Obermueller threw a two-seam fastball down the middle and, with the roof closed to keep out the rain but the outfield panels open, he feared he'd just given up the historic homer.

"That was the best pitch I gave him all night and he about got it but got under it too much," Obermueller said. "I sat there and watched that and was just like, 'Please come down. Please come down.'

"When that guy takes a hack like that and it's that high, you just cross your fingers."

Bonds led off the fourth and grounded a 1-1 pitch to right field, where second baseman Keith Ginter fielded the ball and threw him out. A shifted Ginter also was positioned perfectly Tuesday night to rob Bonds of a hit.

With a runner on first and one out in the sixth, Bonds walked for the 206th time this season. Snow then sent a 1-0 pitch from Obermueller (5-8) into the Giants' bullpen for his 11th home run and a 3-0 lead.

San Francisco also made Milwaukee pay for walking Bonds on Tuesday night, when Alfonzo knocked in the go-ahead run in the fifth inning of a 3-2 victory. In all three innings that Bonds has walked in this series, the Giants scored.

Since Aug. 4, Giants batters immediately following Bonds' walks have hit .396 (19-for-48) with 20 RBI.

Cruz hit a two-run homer, his sixth, off Luis Vizcaino in the eighth to make it 5-0.

Tomko pitched his second career four-hitter. He allowed two singles in the second, then retired 17 straight batters before giving up doubles to Russell Branyan and Gary Bennett in the eighth. The right-hander walked one and struck out seven.

In his last five starts, Tomko is 4-0 with an ERA of 1.00.

"It's a good roll," said Tomko, who also threw a four-hitter Aug. 26 at Florida.

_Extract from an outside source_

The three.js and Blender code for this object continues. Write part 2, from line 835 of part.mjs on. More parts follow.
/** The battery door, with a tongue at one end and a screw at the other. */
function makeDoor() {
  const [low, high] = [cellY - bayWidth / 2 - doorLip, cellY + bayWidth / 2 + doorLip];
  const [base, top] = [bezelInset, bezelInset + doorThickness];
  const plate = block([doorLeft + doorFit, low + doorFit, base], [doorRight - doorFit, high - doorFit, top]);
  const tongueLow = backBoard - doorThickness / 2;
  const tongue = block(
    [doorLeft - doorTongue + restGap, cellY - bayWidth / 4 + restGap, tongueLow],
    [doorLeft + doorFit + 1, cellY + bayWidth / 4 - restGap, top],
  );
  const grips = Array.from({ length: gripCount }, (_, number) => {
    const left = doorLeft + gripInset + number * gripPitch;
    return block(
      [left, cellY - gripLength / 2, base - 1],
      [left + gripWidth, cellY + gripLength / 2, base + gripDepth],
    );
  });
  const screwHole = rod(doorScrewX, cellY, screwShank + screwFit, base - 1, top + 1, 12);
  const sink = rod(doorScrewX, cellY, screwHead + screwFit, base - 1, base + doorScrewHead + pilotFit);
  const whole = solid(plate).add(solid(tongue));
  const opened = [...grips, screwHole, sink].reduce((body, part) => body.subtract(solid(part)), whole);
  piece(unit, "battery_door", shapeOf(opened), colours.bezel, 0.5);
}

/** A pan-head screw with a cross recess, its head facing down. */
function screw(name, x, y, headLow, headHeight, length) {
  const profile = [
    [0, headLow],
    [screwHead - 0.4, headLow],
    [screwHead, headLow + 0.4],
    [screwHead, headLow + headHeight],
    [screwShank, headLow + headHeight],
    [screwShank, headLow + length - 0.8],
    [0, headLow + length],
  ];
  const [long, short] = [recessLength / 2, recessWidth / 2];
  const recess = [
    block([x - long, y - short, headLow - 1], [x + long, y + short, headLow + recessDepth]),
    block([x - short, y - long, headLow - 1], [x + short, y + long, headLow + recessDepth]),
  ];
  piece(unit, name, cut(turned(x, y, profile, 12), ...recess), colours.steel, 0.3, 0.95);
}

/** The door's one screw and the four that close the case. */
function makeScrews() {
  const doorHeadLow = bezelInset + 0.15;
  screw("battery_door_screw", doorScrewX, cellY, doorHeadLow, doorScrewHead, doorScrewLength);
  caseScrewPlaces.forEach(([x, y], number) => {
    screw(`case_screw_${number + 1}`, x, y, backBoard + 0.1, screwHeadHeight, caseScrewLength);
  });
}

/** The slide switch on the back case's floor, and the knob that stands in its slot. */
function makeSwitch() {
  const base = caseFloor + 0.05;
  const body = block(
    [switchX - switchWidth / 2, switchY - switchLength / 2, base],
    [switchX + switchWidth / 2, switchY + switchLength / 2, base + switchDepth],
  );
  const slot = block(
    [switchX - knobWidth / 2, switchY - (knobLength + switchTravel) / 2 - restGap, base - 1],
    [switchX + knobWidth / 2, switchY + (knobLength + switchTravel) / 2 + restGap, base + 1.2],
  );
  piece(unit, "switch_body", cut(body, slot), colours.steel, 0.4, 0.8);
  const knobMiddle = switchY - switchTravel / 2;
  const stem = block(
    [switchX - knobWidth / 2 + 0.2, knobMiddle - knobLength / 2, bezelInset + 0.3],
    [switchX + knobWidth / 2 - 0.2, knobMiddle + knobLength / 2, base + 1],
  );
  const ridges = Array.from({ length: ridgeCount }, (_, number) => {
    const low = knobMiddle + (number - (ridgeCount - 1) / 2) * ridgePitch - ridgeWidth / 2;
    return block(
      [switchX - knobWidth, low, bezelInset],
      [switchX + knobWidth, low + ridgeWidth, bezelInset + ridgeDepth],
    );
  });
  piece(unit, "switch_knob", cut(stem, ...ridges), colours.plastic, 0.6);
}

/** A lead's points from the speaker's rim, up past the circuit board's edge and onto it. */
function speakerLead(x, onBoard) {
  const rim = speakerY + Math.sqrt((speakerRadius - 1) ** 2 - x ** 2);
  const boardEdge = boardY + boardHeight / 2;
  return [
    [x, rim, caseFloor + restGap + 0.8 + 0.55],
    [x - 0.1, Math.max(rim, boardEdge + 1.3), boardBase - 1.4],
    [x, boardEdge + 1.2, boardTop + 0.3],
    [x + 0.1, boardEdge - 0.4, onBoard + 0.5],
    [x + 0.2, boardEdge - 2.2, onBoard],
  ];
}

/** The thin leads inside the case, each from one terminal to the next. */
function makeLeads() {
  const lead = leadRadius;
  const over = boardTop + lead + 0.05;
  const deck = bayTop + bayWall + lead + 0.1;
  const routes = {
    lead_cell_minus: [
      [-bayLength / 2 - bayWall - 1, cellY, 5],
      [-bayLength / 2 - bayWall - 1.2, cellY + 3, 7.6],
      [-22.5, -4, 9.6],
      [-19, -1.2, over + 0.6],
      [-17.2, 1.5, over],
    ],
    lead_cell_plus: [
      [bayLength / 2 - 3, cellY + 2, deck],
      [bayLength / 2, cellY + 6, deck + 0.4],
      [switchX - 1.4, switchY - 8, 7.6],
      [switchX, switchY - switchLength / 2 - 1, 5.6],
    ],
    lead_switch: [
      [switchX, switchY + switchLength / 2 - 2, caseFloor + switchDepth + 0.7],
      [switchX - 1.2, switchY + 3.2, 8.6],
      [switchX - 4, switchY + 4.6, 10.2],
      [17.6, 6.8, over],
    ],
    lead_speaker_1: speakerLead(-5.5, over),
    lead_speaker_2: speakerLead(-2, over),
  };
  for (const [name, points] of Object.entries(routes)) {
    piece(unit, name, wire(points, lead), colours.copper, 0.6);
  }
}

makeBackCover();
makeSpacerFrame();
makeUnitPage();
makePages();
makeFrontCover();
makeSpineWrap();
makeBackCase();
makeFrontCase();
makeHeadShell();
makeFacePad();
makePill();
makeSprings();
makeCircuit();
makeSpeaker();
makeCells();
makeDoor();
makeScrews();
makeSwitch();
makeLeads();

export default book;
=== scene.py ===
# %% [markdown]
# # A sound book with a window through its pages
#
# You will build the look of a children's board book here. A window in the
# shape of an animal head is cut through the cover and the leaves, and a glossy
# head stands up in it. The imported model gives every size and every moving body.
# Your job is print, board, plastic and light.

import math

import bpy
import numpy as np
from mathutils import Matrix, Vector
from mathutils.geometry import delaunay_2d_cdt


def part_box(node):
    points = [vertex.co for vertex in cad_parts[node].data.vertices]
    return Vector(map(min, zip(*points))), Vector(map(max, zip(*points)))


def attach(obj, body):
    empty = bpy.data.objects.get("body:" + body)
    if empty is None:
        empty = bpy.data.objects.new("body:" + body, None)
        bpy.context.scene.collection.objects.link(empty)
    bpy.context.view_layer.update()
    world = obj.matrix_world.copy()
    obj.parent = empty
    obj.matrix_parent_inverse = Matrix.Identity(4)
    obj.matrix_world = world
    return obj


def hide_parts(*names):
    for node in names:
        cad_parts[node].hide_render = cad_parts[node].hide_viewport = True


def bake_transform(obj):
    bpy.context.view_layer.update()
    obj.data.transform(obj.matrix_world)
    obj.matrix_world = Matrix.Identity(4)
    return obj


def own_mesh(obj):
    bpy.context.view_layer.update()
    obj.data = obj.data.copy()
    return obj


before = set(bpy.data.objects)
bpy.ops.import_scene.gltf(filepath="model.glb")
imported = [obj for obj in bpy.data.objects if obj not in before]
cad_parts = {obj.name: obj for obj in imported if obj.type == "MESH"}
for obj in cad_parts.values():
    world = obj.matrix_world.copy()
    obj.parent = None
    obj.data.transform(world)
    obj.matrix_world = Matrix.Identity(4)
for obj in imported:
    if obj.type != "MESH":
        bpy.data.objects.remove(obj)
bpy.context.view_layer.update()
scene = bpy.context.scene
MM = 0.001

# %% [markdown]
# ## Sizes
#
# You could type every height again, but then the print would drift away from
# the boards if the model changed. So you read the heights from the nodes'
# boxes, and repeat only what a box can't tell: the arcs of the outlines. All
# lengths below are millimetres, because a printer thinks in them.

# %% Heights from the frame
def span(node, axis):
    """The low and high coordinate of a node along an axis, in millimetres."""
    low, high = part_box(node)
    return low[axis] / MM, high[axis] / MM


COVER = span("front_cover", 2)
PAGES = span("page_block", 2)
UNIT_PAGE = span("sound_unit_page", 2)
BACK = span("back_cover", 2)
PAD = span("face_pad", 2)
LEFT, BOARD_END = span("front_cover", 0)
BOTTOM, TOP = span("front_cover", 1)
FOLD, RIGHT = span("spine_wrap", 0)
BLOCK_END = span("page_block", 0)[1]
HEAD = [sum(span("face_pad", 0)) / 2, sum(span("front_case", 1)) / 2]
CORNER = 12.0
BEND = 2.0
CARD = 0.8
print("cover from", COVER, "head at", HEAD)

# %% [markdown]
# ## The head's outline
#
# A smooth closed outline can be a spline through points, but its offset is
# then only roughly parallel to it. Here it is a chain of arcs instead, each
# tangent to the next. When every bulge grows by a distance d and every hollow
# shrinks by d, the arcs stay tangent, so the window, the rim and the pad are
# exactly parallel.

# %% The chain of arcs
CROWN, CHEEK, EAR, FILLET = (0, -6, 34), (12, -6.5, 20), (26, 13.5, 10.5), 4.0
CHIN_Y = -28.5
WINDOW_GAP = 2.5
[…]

After the game, Bonds slouched on a green leather sofa in the clubhouse, watching the Dodgers-Padres game on a big-screen TV and keeping to himself.

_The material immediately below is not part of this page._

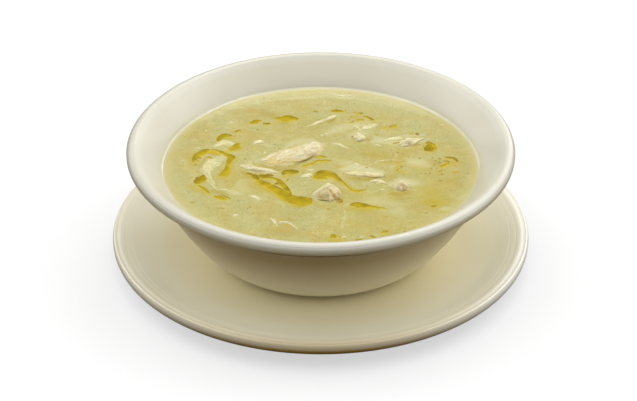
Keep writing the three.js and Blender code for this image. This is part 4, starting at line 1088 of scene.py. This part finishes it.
# Middle, half sizes and tone of each round eye
OIL_EYES = [
    (-38.6, 25.4, 0.4, 0.8, 0.3), (-28.6, 31.2, 0.8, 0.8, 0.3), (-55.1, -31.3, 0.9, 0.8, 0.3),
    (-30.3, -35.1, 0.7, 0.8, 0.3), (-57.2, -22.4, 0.4, 0.7, 0.1), (-14.4, -12.6, 0.8, 1.2, 0.2),
    (-6.7, -4.2, 0.9, 0.8, 0.5), (-7.8, -6.2, 0.6, 0.6, 0.5), (-2.2, -8.1, 0.7, 0.7, 0.8),
    (3.4, -36.6, 1.1, 1.0, 0.1), (8.4, -59, 1.1, 1.0, 0.3), (-2.3, 47.7, 1.2, 1.2, 0.3),
    (11.9, 46.4, 0.5, 0.5, 0.3), (14.8, 46.1, 0.7, 0.6, 0.3), (16.7, 43.5, 0.7, 0.8, 0.3),
    (25.6, 26.5, 1.2, 1.0, 0.2), (43.4, 27.4, 1.1, 1.6, 0.15), (46.1, 16.8, 0.8, 1.2, 0.6),
    (30, 30.5, 0.6, 0.6, 0.7), (52.2, -13.2, 1.1, 0.8, 0.1), (53.1, -7.5, 0.6, 0.6, 0.1),
    (54.3, -4.3, 0.6, 0.6, 0.2), (35.6, -1.5, 0.8, 1.2, 0.3), (34, -4.2, 1.1, 1.5, 0.35),
    (36.9, -5.9, 1.1, 0.8, 0.9), (43.8, 6, 0.7, 0.7, 0.2), (38.9, 7.1, 0.4, 0.5, 0.2),
    (41, 7.1, 0.4, 0.5, 0.2), (49.3, 5.7, 0.4, 0.6, 0.1), (52.5, 5.7, 0.8, 0.8, 0),
    (20.1, -1.9, 0.6, 0.6, 0.3), (43.8, -7, 0.5, 0.5, 0.1), (45.8, -7.1, 0.8, 0.6, 0.1),
    (42.4, -39.5, 1.0, 0.7, 0.3), (45, -39.5, 1.0, 0.7, 0.3), (38.1, -47.7, 0.8, 0.6, 0.4),
    (33.9, -50.3, 0.8, 0.6, 0.5), (39.8, -50.5, 0.7, 0.5, 0.5), (35.4, -54.7, 0.8, 0.6, 0.4),
    (64.4, -7, 0.6, 0.5, 0.2), (-33.4, 5, 0.9, 0.8, 0.4), (-29.6, 2.7, 0.5, 0.5, 0.5),
    (-32.2, 3.5, 0.4, 0.4, 0.5), (-55.2, 0.6, 0.8, 0.6, 0.5), (-53.5, -0.4, 0.5, 0.5, 0.6),
    (-56.2, -10.1, 0.6, 0.7, 0.5), (-54.8, -5.2, 0.9, 0.8, 0.7), (5.9, -54.1, 0.6, 0.6, 0.6),
    (-4.2, -54.7, 1.1, 0.8, 0.8), (-5.2, -56, 0.4, 0.5, 0.7), (1.1, -55, 0.8, 0.8, 0.8),
    (42, -24.8, 0.9, 0.8, 0.8), (-19.7, -12, 0.5, 0.6, 0.6), (-21.2, -15.6, 0.4, 0.6, 0.5),
    (-18.8, -16.5, 0.4, 0.6, 0.5), (14.2, 24.7, 0.7, 0.7, 0.3), (-7.1, 27.4, 0.4, 0.5, 0.4),
    (-12.5, 29, 0.7, 0.6, 0.8), (-26.7, 12.7, 0.6, 0.6, 0.8), (-29.2, 15.2, 0.7, 0.7, 0.8),
    (25, -22.5, 0.4, 0.4, 0.6), (56, -21, 0.5, 0.5, 0.4), (63.1, 1.8, 0.4, 0.4, 0.5),
    (58.4, -16, 0.4, 0.4, 0.5), (38.9, -29.9, 0.4, 0.5, 0.7), (29, -43, 0.7, 0.6, 0.9),
    (-51, 19.6, 0.4, 0.5, 0.6), (-46.7, 1.5, 0.4, 0.5, 0.5), (-53.4, 6.3, 0.9, 0.7, 0.1),
    (12.8, 40.8, 0.5, 0.55, 0.1), (14, 43.1, 0.6, 0.66, 0.4), (15.6, 46.7, 0.7, 0.77, 0.1),
    (16.7, 43.1, 0.5, 0.55, 0.4), (18.4, 45.8, 0.6, 0.66, 0.1), (19.9, 43.5, 0.7, 0.77, 0.1),
    (14.6, 38.9, 0.5, 0.55, 0.1), (16.9, 39.9, 0.4, 0.44, 0.1), (11.5, 48.6, 0.5, 0.55, 0.1),
    (49.4, 6.1, 0.6, 0.66, 0.4), (50.8, 4, 0.5, 0.55, 0.1), (52.3, 2.2, 0.6, 0.66, 0.1),
    (50, 0.5, 0.5, 0.55, 0.1), (48.6, -2.5, 0.6, 0.66, 0.1), (51, -2.9, 0.5, 0.55, 0.1),
    (54.8, 4, 0.5, 0.55, 0.1), (47.8, -6.7, 0.5, 0.55, 0.1), (32.4, 8.7, 0.5, 0.55, 0.1),
    (34.2, 10.9, 0.5, 0.55, 0.1), (36.2, 10, 0.4, 0.44, 0.4), (30.8, 4.4, 0.5, 0.55, 0.4),
    (33.1, 2.7, 0.4, 0.44, 0.4), (-55.8, 6.6, 0.5, 0.55, 0.1), (-54.1, 4, 0.5, 0.55, 0.4),
    (-53, 7.4, 0.5, 0.55, 0.4), (-54.9, 0.5, 0.5, 0.55, 0.1), (-51.3, 5.3, 0.4, 0.44, 0.4),
    (-28.5, -9.3, 0.5, 0.55, 0.4), (-25.6, -12.2, 0.5, 0.55, 0.1), (-15.7, -5.9, 0.5, 0.55, 0.4),
    (-34.3, 2.7, 0.4, 0.44, 0.4), (-32, -1.2, 0.5, 0.55, 0.1), (-7.9, 7.4, 0.4, 0.44, 0.4),
    (-5.2, 10.5, 0.5, 0.55, 0.4), (-2.1, 7, 0.4, 0.44, 0.1), (4.4, -15.1, 0.4, 0.44, 0.1),
    (-54.9, 4.7, 0.8, 0.6, 0.1), (-54.6, 8.4, 0.7, 0.6, 0.1),
]


def golden_oil():
    """Rendered chicken fat in a thin film, clear and wet: olive to yellow by its tone, which also
    carries painted light, yellow towards the front of each pool, and amber where meat juices
    stained it."""
    material, tree = new_material("golden_oil")
    place = add(tree, "ShaderNodeTexCoord").outputs["Object"]
    cloud = add(tree, "ShaderNodeTexNoise", {"Scale": 260.0, "Detail": 2.0}, {"Vector": place})
    shift = add(tree, "ShaderNodeMath", {"operation": "MULTIPLY_ADD", 1: 1.7, 2: -0.75},
                {0: cloud.outputs["Fac"]})
    mixed = add(tree, "ShaderNodeMath", {"operation": "ADD", "use_clamp": True},
                {0: attribute(tree, "tone"), 1: shift.outputs[0]})
    colour = between(tree, "#7a6819", "#a6921f", mixed.outputs[0])
    colour = tinted(tree, colour, "#7c5d18", attribute(tree, "amber"))
    surface = add(tree, "ShaderNodeBsdfPrincipled", {"Roughness": 0.09, "IOR": 1.47},
                  {"Base Color": colour})
    add(tree, "ShaderNodeOutputMaterial", links={"Surface": surface.outputs[0]})
    return material


def nearness(points, around, along):
    """For each point of a loaf, 0 at the edge of its ring that is furthest back and 1 at the front."""
    depth = points[1:-1, 1].reshape(along - 1, around)
    back, front = depth.max(1, keepdims=True), depth.min(1, keepdims=True)
    share = (back - depth) / np.maximum(back - front, 0.01)
    return np.concatenate([[0.5], share.ravel(), [0.5]])


def round_drops(spots, height, sides=DROP_SIDES):
    """Low round drops (x, y, half width, half depth, ...): a middle point, a ring at 0.7 of the way
    out and 0.7 of the height, and an outer ring just under the surface."""
    spots = np.asarray(spots)[:, :4]
    turn = np.arange(sides) * 2 * np.pi / sides
    wobble = 1 + 0.12 * np.sin(2 * turn + spots[:, :1] * 7) + 0.08 * np.sin(3 * turn + spots[:, 1:2] * 5)
    rows = []
    for out, up in ((0, 1), (0.7, 0.7), (1, -0.4)):
        x = spots[:, 0:1] + out * wobble * spots[:, 2:3] * np.cos(turn)
        y = spots[:, 1:2] + out * wobble * spots[:, 3:4] * np.sin(turn)
        rows.append(np.stack([x, y, broth_height(x, y) + up * height + 0 * x], -1))
    points = np.concatenate([rows[0][:, :1], rows[1], rows[2]], 1)
    here, beside = np.arange(sides), np.roll(np.arange(sides), -1)
    faces = np.concatenate([fan(0, 1 + here, 1 + beside),
                            np.stack([1 + here, 1 + sides + here, 1 + sides + beside, 1 + beside], -1)])
    count = 1 + 2 * sides
    faces = np.where(faces < 0, -1, faces + count * np.arange(len(spots))[:, None, None])
    return points.reshape(-1, 3), faces.reshape(-1, 4)


pools = [floating(path, radii, OIL_HEIGHT, number, POOL_AROUND, POOL_ALONG, bluntness=4, waver=-0.11)
         for number, (path, radii, _) in enumerate(OIL_POOLS)]
toned = [(points, tone) for (points, _), (*_, tone) in zip(pools, OIL_POOLS)]
fat = golden_oil()
oil = make_piece("oil_pools", *joined(pools), fat)
# Tone: each pool's own tone, plus painted light that turns it yellow towards its front.
set_attribute(oil, "tone", np.concatenate([
    0.55 * nearness(points, POOL_AROUND, POOL_ALONG) + max(tone, 0) - 0.2 for points, tone in toned]))
set_attribute(oil, "amber", np.concatenate([
    np.full(len(points), -min(tone, 0) * 1.6) for points, tone in toned]))
# Painted light: the yellow that comes through each pool, laid on the broth just in front of it.
glow = [([(x, y - GLOW_SHIFT) for x, y in path], [GLOW_SHARE * r for r in radii],
         GLOW_SOFTNESS, GLOW_STRENGTH) for path, radii, _ in OIL_POOLS]
set_attribute(broth, "painted_oil_caustic", shading(spot_x, spot_y, glow))
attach(oil, "root")

eyes = make_piece("oil_eyes", *round_drops(OIL_EYES, EYE_HEIGHT), fat)
set_attribute(eyes, "tone", np.repeat([tone for *_, tone in OIL_EYES], 1 + 2 * DROP_SIDES))
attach(eyes, "root")


# Seasoning
# Specks of ground pepper and herb, a few tenths of a millimetre across, thinly scattered over the
# whole surface, and one bubble of air at the right.

SCATTERED_SPECKS = 260
SPECK_HEIGHT, SPECK_SIDES = 0.1, 6
BUBBLE, BUBBLE_HEIGHT, BUBBLE_SIDES = (60.9, -13.6, 0.7, 0.7), 0.5, 24

# Place and size of the specks that stand out
SPECKS = [
    (-48.2, 39.5, 1), (-44.8, 32.7, 1), (-45.6, 31.7, 0.8), (-49.7, 36.2, 0.8), (-55.6, 23.1, 0.8),
    (-53.8, 12.7, 0.8), (-56, 11.5, 1), (-38.7, 46.4, 1), (-23.8, 13.7, 0.9), (-20.7, 18.1, 1),
    (-32.3, 12.5, 1), (-26.1, 60, 1.7), (-20.4, 17.9, 1.1), (-19.8, 16.9, 1), (-18.7, 14.7, 1),
    (-13.4, 15.7, 1.6), (12.1, 56, 1.6), (15.4, 55, 1.4), (31.4, 13.3, 1.7), (27.8, 10.6, 1.6),
    (44, 18.2, 1.3), (37.3, 0.3, 1.2), (51.8, 33.1, 1), (57.7, 29.3, 1.5), (40.9, 38, 1),
    (52.6, 22.8, 0.9), (-35.3, -29.4, 1.4), (-41.6, -36, 1.1), (-31.3, -36, 1.5),
    (-57.3, -22.2, 1.5), (-2.1, -58.2, 1.8), (-0.6, -59.4, 1.5), (2.4, -46.6, 1.3),
    (-9.7, -35.7, 1.4), (-7.2, -52.5, 1.6), (-5.2, -48.1, 1), (18.6, -33.8, 1.4), (20, -16.8, 1.5),
    (16.9, -11.3, 1.5), (17.6, -26.9, 1.2), (62.5, -20.6, 1.3), (63.3, -11.3, 1),
    (60.3, -19.3, 0.9), (23.9, -52, 1.5), (26.4, -53.6, 1.6), (1.2, -27.6, 1.7), (-2.2, -54.4, 1.2),
    (-49.6, -29.4, 1), (-41.2, -9.8, 0.8), (-29.4, -22.3, 1.2), (-22.1, -27.7, 1.3),
    (-20.4, -28.7, 1.1), (-28.3, -19.1, 1.1), (-10.1, -20.6, 1), (-37.6, 20.1, 1), (-38.8, 6.8, 1),
    (-51.4, 25.1, 1), (-36, 29, 1.2), (-31.6, 19.2, 1), (-34, -9.3, 1), (-53.9, -5.9, 1.1),
    (-47.2, 35, 1), (-39.3, -41.7, 1), (-31.9, -39, 1.2), (-24.7, -48.9, 1), (-14.7, -34.6, 1),
    (4.1, -43.5, 1), (13.4, -50.6, 1), (31.9, -55.5, 1), (46.4, -47.3, 1), (-9.3, 52.2, 1),
    (-0.9, 54.2, 1), (23.6, 47.2, 1), (33, 53.8, 1), (37.3, 45.9, 1), (-16.5, 53.3, 1),
    (-13.8, 32.1, 1), (-4.1, 20.5, 1), (37.2, 16.1, 1.3), (47.9, 26.7, 1), (66.2, 5.8, 1),
    (33.4, -33.6, 1), (54.3, -41.5, 1), (9.8, -21.8, 1),
]


def ground_pepper():
    """Ground black pepper and dried herb, wet: dull olive brown to nearly black."""
    material, tree = new_material("ground_pepper")
    place = add(tree, "ShaderNodeTexCoord").outputs["Object"]
    kind = add(tree, "ShaderNodeTexNoise", {"Scale": 260.0}, {"Vector": place})
    colour = between(tree, "#4a4020", "#6e6436", kind.outputs["Fac"])
    surface = add(tree, "ShaderNodeBsdfPrincipled", {"Roughness": 0.5}, {"Base Color": colour})
    add(tree, "ShaderNodeOutputMaterial", links={"Surface": surface.outputs[0]})
    return material


draw = np.random.default_rng(20)
far_out = (BROTH_RADIUS - 2) * np.sqrt(draw.uniform(0, 1, SCATTERED_SPECKS))
bearing = draw.uniform(0, 2 * np.pi, SCATTERED_SPECKS)
half_width = np.exp(draw.normal(-1.9, 0.28, SCATTERED_SPECKS))
half_depth = half_width * draw.uniform(0.6, 1.4, SCATTERED_SPECKS)
scattered = np.stack([far_out * np.cos(bearing), far_out * np.sin(bearing), half_width, half_depth], -1)
seen = np.array([(x, y, 0.22 * size, 0.26 * size) for x, y, size in SPECKS])
pepper = make_piece("pepper_specks", *round_drops(np.concatenate([seen, scattered]), SPECK_HEIGHT,
                                                  sides=SPECK_SIDES), ground_pepper())
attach(pepper, "root")


def air_film():
    """The film of broth over a bubble: clear, very thin and glossy."""
    material, tree = new_material("broth_bubble_film")
    surface = add(tree, "ShaderNodeBsdfPrincipled", {
        "Base Color": linear("#e8e4c8"), "Roughness": 0.04, "IOR": 1.33, "Transmission Weight": 0.85})
    add(tree, "ShaderNodeOutputMaterial", links={"Surface": surface.outputs[0]})
    return material


bubble = make_piece("bubble", *round_drops([BUBBLE], BUBBLE_HEIGHT, sides=BUBBLE_SIDES), air_film())
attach(bubble, "root")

Whenever Bonds does reach 700 homers, Alou said he hopes the milestone will change the public's perception of the surly slugger.

"Some of the great things that this man does would be finally and truly recognized," Alou said.

Milwaukee manager Ned Yost can't fathom why the public doesn't embrace Bonds but said, "I think booing in a visiting park is a great form of respect."

But what about walking Bonds, is that a great form of respect?

Yost doesn't think so. He ordered his pitchers to challenge Bonds whenever possible.

"My whole philosophy is if he's going to hurt you to a point where you can't recover, then you can't pitch to him," Yost said. "Just let common sense rule. In reality, 6.25 times out of 10, he's going to make an out. Statistics say that."

Statistics also say that Bonds will homer once every eight at-bats or so, so that would make him about due Thursday for the historic homer that could make some lucky souvenir seeker rich.

Still, the Brewers said there were plenty of tickets available in the right-field bleachers for the game.

Game notes


Bonds saw 17 pitches and swung at seven. He's seen 39 pitches in the two games at Milwaukee, only four with the catcher signaling for an intentional walk.